In spite of the fact that it split into several pieces before the museum exhibit opened and it had to be glued back together, the ancient bone box (or "ossuary") managed to pack in the crowds. The Royal Ontario Museum was so impressed that it extended the limestone container's stay to accommodate more paying customers. This unusually large attendance did not signal a renewed popular interest in the discipline of archaeology. Rather, the motivation was religious. The crowds believed they were viewing a relic.

Only a handful of months after its discovery (in early 2002) in the hands of an Israeli antiquities collector, an ordinary burial box had reached the status of prized religious object. This was not due to its beauty or rarity but to the writing etched onto the side, which identified the bones that it used to contain. The Aramaic inscription read "Ya'cob son of Yosef brother of Yeshua." In modern English: James son of Joseph brother of Jesus.

Of course, the find didn't publicize itself. Biblical Archaeology Review, by far the most widely circulated journal of Middle Eastern archaeology in the world, ran a picture of the box on the cover of the November/December issue. The article, by André Lemaire, discoverer of the ossuary, argued that this was in fact the Jesus. Of Nazareth.

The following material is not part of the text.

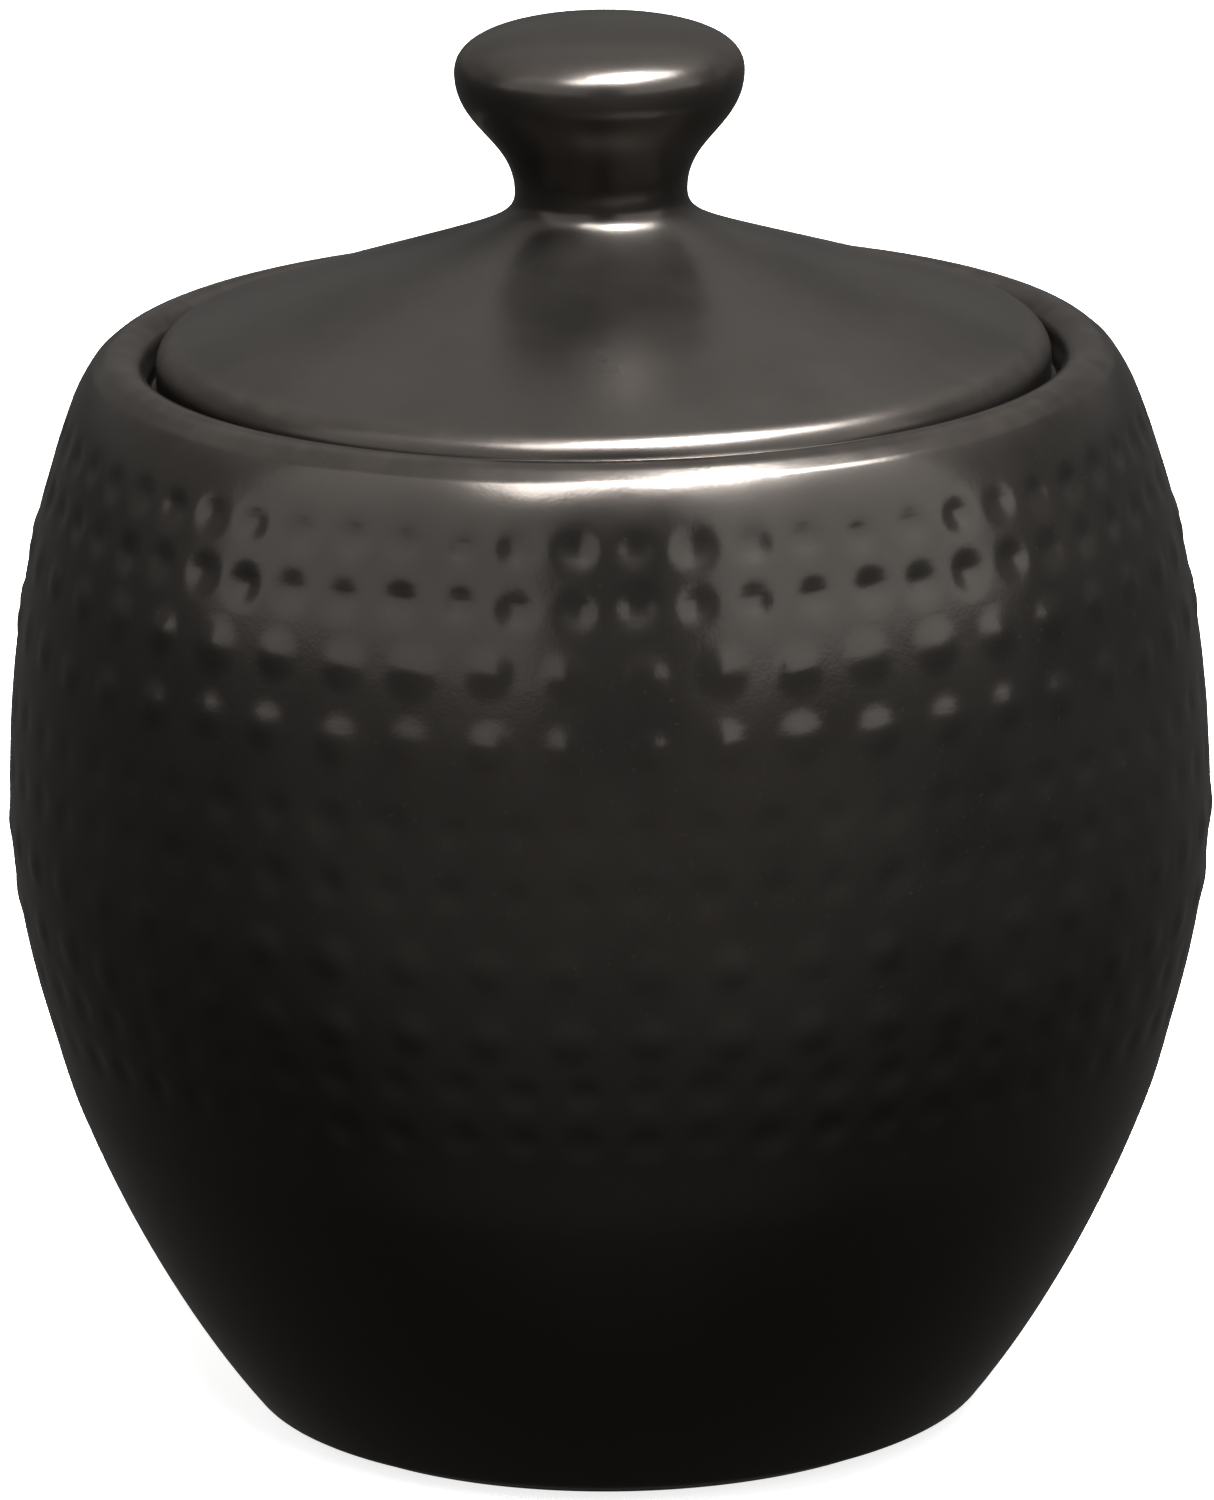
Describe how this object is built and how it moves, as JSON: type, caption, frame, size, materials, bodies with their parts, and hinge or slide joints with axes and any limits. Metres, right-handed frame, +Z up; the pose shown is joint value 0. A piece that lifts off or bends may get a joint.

Lemaire reported that a battery of tests had been conducted to determine that the ossuary likely originated in first-century Palestine. The writing style and grammar were consistent with the early first century. And statistical analysis based on inscriptions and writings from the time demonstrated that while "James," "Joseph" and "Jesus" were all common names, the likelihood of having a James who was a son of Joseph and a brother of (or even cousin of) a Jesus was quite small. Maybe 20 people in the couple of generations leading up to the fall of the temple in a.d. 70 could have been eligible. (After the temple fell, the practice of storing people's bones in ossuaries was discontinued.)

Also—and here was the kicker for a lot of people—there is only one other known example of someone's brother being listed on a bone box inscription. Thus, Trinity Western University's Peter Flint argues that this "Jesus" would have to be quite prominent in order to be included, and that "son of God" just might do the trick.

The Brother of Jesus: The Dramatic Story and Significance of the First Archaeological Link to Jesus and His Family, by BAR publisher Hershel Shanks and prolific Asbury Seminary scholar Ben Witherington III, recounts the discovery and assesses its significance. Shanks concedes that the "evidence is not so clear that it would stand up in court in a criminal case; we have not proved it beyond a reasonable doubt. But I do think it would be enough to sustain an award in a civil suit, where the standard of proof is a preponderance of the evidence."

Shanks and Witherington are far from alone in their belief in the inscription's authenticity. Craig A. Evans, for instance, is a professor at Acadia Divinity College who has written his own book on the subject, forthcoming from Baylor University Press and tentatively titled Jesus and the Ossuaries. "Contrary to some misguided and wrongheaded reports that were in the popular media," says Evans, the Aramaic writing is appropriate for the time period. Plus, all the other indicators seem to add up.